There also were more than 80 computers and satellite dishes, as well as
a
growing staff of young women.
The Curious Newcomer
Initially, some of Mr. Frankel's well-heeled neighbors welcomed the
curious newcomer who called himself Mike King, and whose disheveled
looks, glasses and nonstop talking reminded some of Woody Allen. But
some sophisticated neighbors felt his long-winded accounts of his life
and
business didn't quite add up.
"I remember saying to my wife, 'This guy's a total nut case,' " says one
neighbor, who became convinced that his new neighbor bordered on
paranoid. "He talked about wanting guards to protect him, and wanting
bulletproof glass put into his house. He said he always stays on the ground
floor of hotels because he was concerned about fire."

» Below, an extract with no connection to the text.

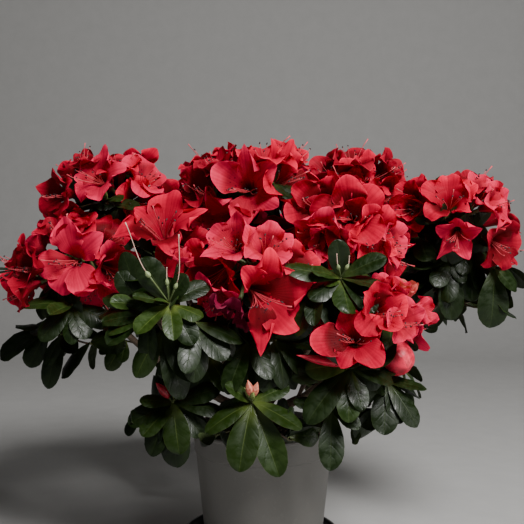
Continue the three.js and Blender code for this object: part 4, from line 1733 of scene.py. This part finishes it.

Mr. Frankel soon withdrew into a nearly agoraphobic lifestyle.
Nonetheless, he was creating increasing discomfort on the quiet street.
His
driveway was frequently filled with expensive cars and limousines, and
people came and went at all hours, despite a commercial-zoning ban. After
he struck a deal late last year to buy the house across the street for
$2.6
million, rumors swirled that Mr. Frankel's bodyguards were "carrying
satchels of money and grenades," one neighbor recalls.
This past November, some neighbors hired private investigator Michael
Henehan, who quickly determined Mike King was really Mr. Frankel, who
wasn't even supposed to be trading securities. People told Mr. Henehan
that the young women who were part of his growing entourage were found
through personal advertisements in the Village Voice.
Authorities Called In
The Mercedes cars, Mr. Henehan discovered, were leased to companies
that listed offices in Katonah, N.Y., but he found a Mailboxes Etc. at
the
address. Mr. Frankel was covering many of his local expenses with cash.
One person in town told Mr. Henehan: "I was hired to mail packages, but
I had to drive to Philadelphia to do it."
Late last year, Mr. Frankel approached his neighbors about buying several
other homes on the street. "He said he was going to connect all the homes
with covered walkways," one neighbor says.
When Mr. Henehan found Mr. Frankel subscribed to financial-data
services, he figured Mr. Frankel was violating his ban on trading securities.
So, in late December, he says, he met with an assistant U.S. attorney and
a Greenwich zoning-enforcement officer.
On April 5, a zoning official notified Mr. Frankel by letter that the town
had received "numerous complaints." The fences and guardhouse he had
erected required permits, and the volume of traffic suggested a business
operation. But to Mr. Frankel, the most alarming aspect of the letter may
have been that it was addressed to him by his real name: Martin Frankel.
Within 30 days, he and his entourage were gone.